## Start
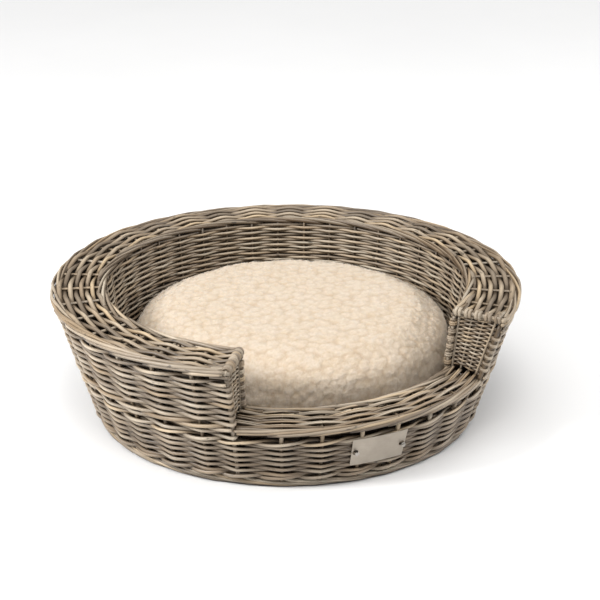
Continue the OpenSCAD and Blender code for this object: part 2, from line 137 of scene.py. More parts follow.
class Rods:
    """Collects swept rods and makes one mesh of them, with each rod's own tone and grain and its painted
    light and shade.
    """

    def __init__(self):
        self.points, self.faces = [], []
        self.grain, self.tone, self.shade, self.warmth = [], [], [], []
        self.count = 0

    def add(self, path, up, wide, deep=None, sides=8, closed=False, out=None, light=1.0):
        """One rod along path. wide is its half size along up, and deep its half size across it.

        light is painted light and shade at each point of the rod, high where it lies forward and low where
        it lies back. out is which way the air is, and the side of the rod turned from it gets painted
        shade.
        """
        path = np.asarray(path, float)
        n = len(path)
        deep = wide if deep is None else deep
        if closed:
            run = np.roll(path, -1, 0) - np.roll(path, 1, 0)
        else:
            run = np.gradient(path, axis=0)
        run /= np.linalg.norm(run, axis=1)[:, None] + 1e-12
        side = np.cross(run, np.broadcast_to(up, path.shape))
        side /= np.linalg.norm(side, axis=1)[:, None] + 1e-12
        top = np.cross(side, run)
        turn = np.arange(sides) * 2 * math.pi / sides
        size = 1 + wobble(n, 18, 0.05)
        across = (np.cos(turn)[None, :, None] * side[:, None] * np.broadcast_to(deep, n)[:, None, None]
                  + np.sin(turn)[None, :, None] * top[:, None] * np.broadcast_to(wide, n)[:, None, None])
        across = across * size[:, None, None]
        ring = path[:, None] + across
        first = self.count
        self.points.append(ring.reshape(-1, 3))
        length = np.concatenate([[0], np.cumsum(np.linalg.norm(np.diff(path, axis=0), axis=1))])
        shift = RNG.uniform(0, 50)
        scale = np.linalg.norm(across, axis=2)
        grain = np.stack([
            np.broadcast_to(length[:, None] + shift, scale.shape),
            np.cos(turn)[None] * scale, np.sin(turn)[None] * scale + shift], -1)
        self.grain.append(grain.reshape(-1, 3))
        tone = RNG.uniform(0, 1) + wobble(n, 40, 0.10)
        self.tone.append(np.clip(tone, 0, 1).repeat(sides))
        self.warmth.append(np.full(n * sides, RNG.uniform(0, 1)))
        # Painted shade: the side of the rod turned away from out is darker, and light scales the painted
        # light and shade along the rod.
        facing = 1.0
        if out is not None:
            facing = (across * np.broadcast_to(out, path.shape)[:, None]).sum(2) / scale.max()
            facing = PAINTED_SIDE_SHADE + (1 - PAINTED_SIDE_SHADE) * np.clip(facing * 1.15 + 0.15, 0, 1)
        shade = np.broadcast_to(light, n)[:, None] * np.broadcast_to(facing, scale.shape)
        self.shade.append(shade.ravel())
        i = np.arange(n if closed else n - 1)[:, None]
        j = np.arange(sides)[None]
        a, b = i * sides, ((i + 1) % n) * sides
        k = (j + 1) % sides
        quads = np.stack([a + j, b + j, b + k, a + k], -1).reshape(-1, 4) + first
        self.faces.append(quads)
        self.count += n * sides
        if not closed:
            self.cap(first, sides, path[0], True)
            self.cap(first + (n - 1) * sides, sides, path[-1], False)

    def cap(self, first, sides, centre, start):
        """Closes a cut end with four-sided faces that share its centre point."""
        self.points.append(np.array([centre]))
        self.grain.append(self.grain[-1][:1])
        self.tone.append(np.array([CUT_TONE]))
        self.shade.append(self.shade[-1][:1])
        self.warmth.append(np.array([CUT_WARMTH]))
        middle = self.count
        self.count += 1
        j = np.arange(0, sides, 2)
        k, m = (j + 1) % sides, (j + 2) % sides
        order = [j, k, m] if start else [m, k, j]
        quads = np.stack([np.full(len(j), middle)] + [first + o for o in order], -1)
        self.faces.append(quads)

    def build(self, name, material):
        """The object made of all the rods so far."""
        mesh = bpy.data.meshes.new(name)
        points = np.concatenate(self.points)
        faces = np.concatenate(self.faces)
        mesh.vertices.add(len(points))
        mesh.vertices.foreach_set("co", points.ravel())
        mesh.loops.add(faces.size)
        mesh.loops.foreach_set("vertex_index", faces.ravel().astype(np.int32))
        mesh.polygons.add(len(faces))
        mesh.polygons.foreach_set("loop_start", np.arange(0, faces.size, 4, dtype=np.int32))
        mesh.polygons.foreach_set("use_smooth", np.ones(len(faces), bool))
        mesh.update()
        mesh.validate()
        grain = mesh.attributes.new("grain", "FLOAT_VECTOR", "POINT")
        grain.data.foreach_set("vector", np.concatenate(self.grain).ravel())
        # The shade value holds painted light and shade; tone and warmth are the rods' own colour.
        for label, values in (("tone", self.tone), ("shade", self.shade), ("warmth", self.warmth)):
            made = mesh.attributes.new(label, "FLOAT", "POINT")
            made.data.foreach_set("value", np.concatenate(values))
        return add_object(name, mesh, material)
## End
**Set exercise**: Reproduce the material above exactly; please quote every line of it.

**Result**:
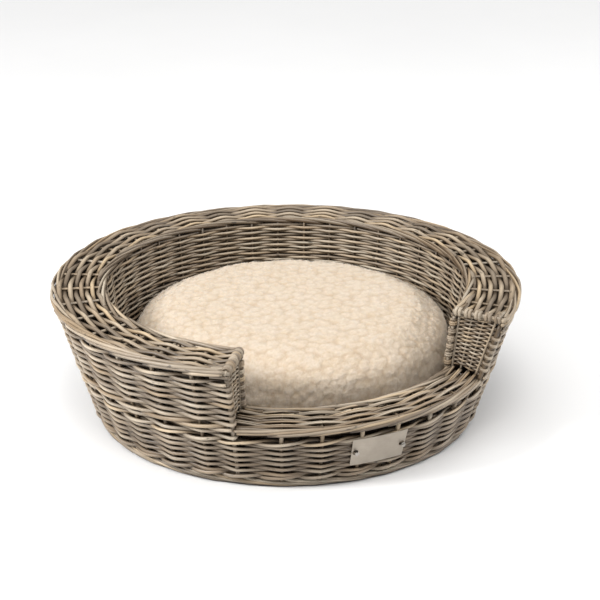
Continue the OpenSCAD and Blender code for this object: part 2, from line 137 of scene.py. More parts follow.
class Rods:
    """Collects swept rods and makes one mesh of them, with each rod's own tone and grain and its painted
    light and shade.
    """

    def __init__(self):
        self.points, self.faces = [], []
        self.grain, self.tone, self.shade, self.warmth = [], [], [], []
        self.count = 0

    def add(self, path, up, wide, deep=None, sides=8, closed=False, out=None, light=1.0):
        """One rod along path. wide is its half size along up, and deep its half size across it.

        light is painted light and shade at each point of the rod, high where it lies forward and low where
        it lies back. out is which way the air is, and the side of the rod turned from it gets painted
        shade.
        """
        path = np.asarray(path, float)
        n = len(path)
        deep = wide if deep is None else deep
        if closed:
            run = np.roll(path, -1, 0) - np.roll(path, 1, 0)
        else:
            run = np.gradient(path, axis=0)
        run /= np.linalg.norm(run, axis=1)[:, None] + 1e-12
        side = np.cross(run, np.broadcast_to(up, path.shape))
        side /= np.linalg.norm(side, axis=1)[:, None] + 1e-12
        top = np.cross(side, run)
        turn = np.arange(sides) * 2 * math.pi / sides
        size = 1 + wobble(n, 18, 0.05)
        across = (np.cos(turn)[None, :, None] * side[:, None] * np.broadcast_to(deep, n)[:, None, None]
                  + np.sin(turn)[None, :, None] * top[:, None] * np.broadcast_to(wide, n)[:, None, None])
        across = across * size[:, None, None]
        ring = path[:, None] + across
        first = self.count
        self.points.append(ring.reshape(-1, 3))
        length = np.concatenate([[0], np.cumsum(np.linalg.norm(np.diff(path, axis=0), axis=1))])
        shift = RNG.uniform(0, 50)
        scale = np.linalg.norm(across, axis=2)
        grain = np.stack([
            np.broadcast_to(length[:, None] + shift, scale.shape),
            np.cos(turn)[None] * scale, np.sin(turn)[None] * scale + shift], -1)
        self.grain.append(grain.reshape(-1, 3))
        tone = RNG.uniform(0, 1) + wobble(n, 40, 0.10)
        self.tone.append(np.clip(tone, 0, 1).repeat(sides))
        self.warmth.append(np.full(n * sides, RNG.uniform(0, 1)))
        # Painted shade: the side of the rod turned away from out is darker, and light scales the painted
        # light and shade along the rod.
        facing = 1.0
        if out is not None:
            facing = (across * np.broadcast_to(out, path.shape)[:, None]).sum(2) / scale.max()
            facing = PAINTED_SIDE_SHADE + (1 - PAINTED_SIDE_SHADE) * np.clip(facing * 1.15 + 0.15, 0, 1)
        shade = np.broadcast_to(light, n)[:, None] * np.broadcast_to(facing, scale.shape)
        self.shade.append(shade.ravel())
        i = np.arange(n if closed else n - 1)[:, None]
        j = np.arange(sides)[None]
        a, b = i * sides, ((i + 1) % n) * sides
        k = (j + 1) % sides
        quads = np.stack([a + j, b + j, b + k, a + k], -1).reshape(-1, 4) + first
        self.faces.append(quads)
        self.count += n * sides
        if not closed:
            self.cap(first, sides, path[0], True)
            self.cap(first + (n - 1) * sides, sides, path[-1], False)

    def cap(self, first, sides, centre, start):
        """Closes a cut end with four-sided faces that share its centre point."""
        self.points.append(np.array([centre]))
        self.grain.append(self.grain[-1][:1])
        self.tone.append(np.array([CUT_TONE]))
        self.shade.append(self.shade[-1][:1])
        self.warmth.append(np.array([CUT_WARMTH]))
        middle = self.count
        self.count += 1
        j = np.arange(0, sides, 2)
        k, m = (j + 1) % sides, (j + 2) % sides
        order = [j, k, m] if start else [m, k, j]
        quads = np.stack([np.full(len(j), middle)] + [first + o for o in order], -1)
        self.faces.append(quads)

    def build(self, name, material):
        """The object made of all the rods so far."""
        mesh = bpy.data.meshes.new(name)
        points = np.concatenate(self.points)
        faces = np.concatenate(self.faces)
        mesh.vertices.add(len(points))
        mesh.vertices.foreach_set("co", points.ravel())
        mesh.loops.add(faces.size)
        mesh.loops.foreach_set("vertex_index", faces.ravel().astype(np.int32))
        mesh.polygons.add(len(faces))
        mesh.polygons.foreach_set("loop_start", np.arange(0, faces.size, 4, dtype=np.int32))
        mesh.polygons.foreach_set("use_smooth", np.ones(len(faces), bool))
        mesh.update()
        mesh.validate()
        grain = mesh.attributes.new("grain", "FLOAT_VECTOR", "POINT")
        grain.data.foreach_set("vector", np.concatenate(self.grain).ravel())
        # The shade value holds painted light and shade; tone and warmth are the rods' own colour.
        for label, values in (("tone", self.tone), ("shade", self.shade), ("warmth", self.warmth)):
            made = mesh.attributes.new(label, "FLOAT", "POINT")
            made.data.foreach_set("value", np.concatenate(values))
        return add_object(name, mesh, material)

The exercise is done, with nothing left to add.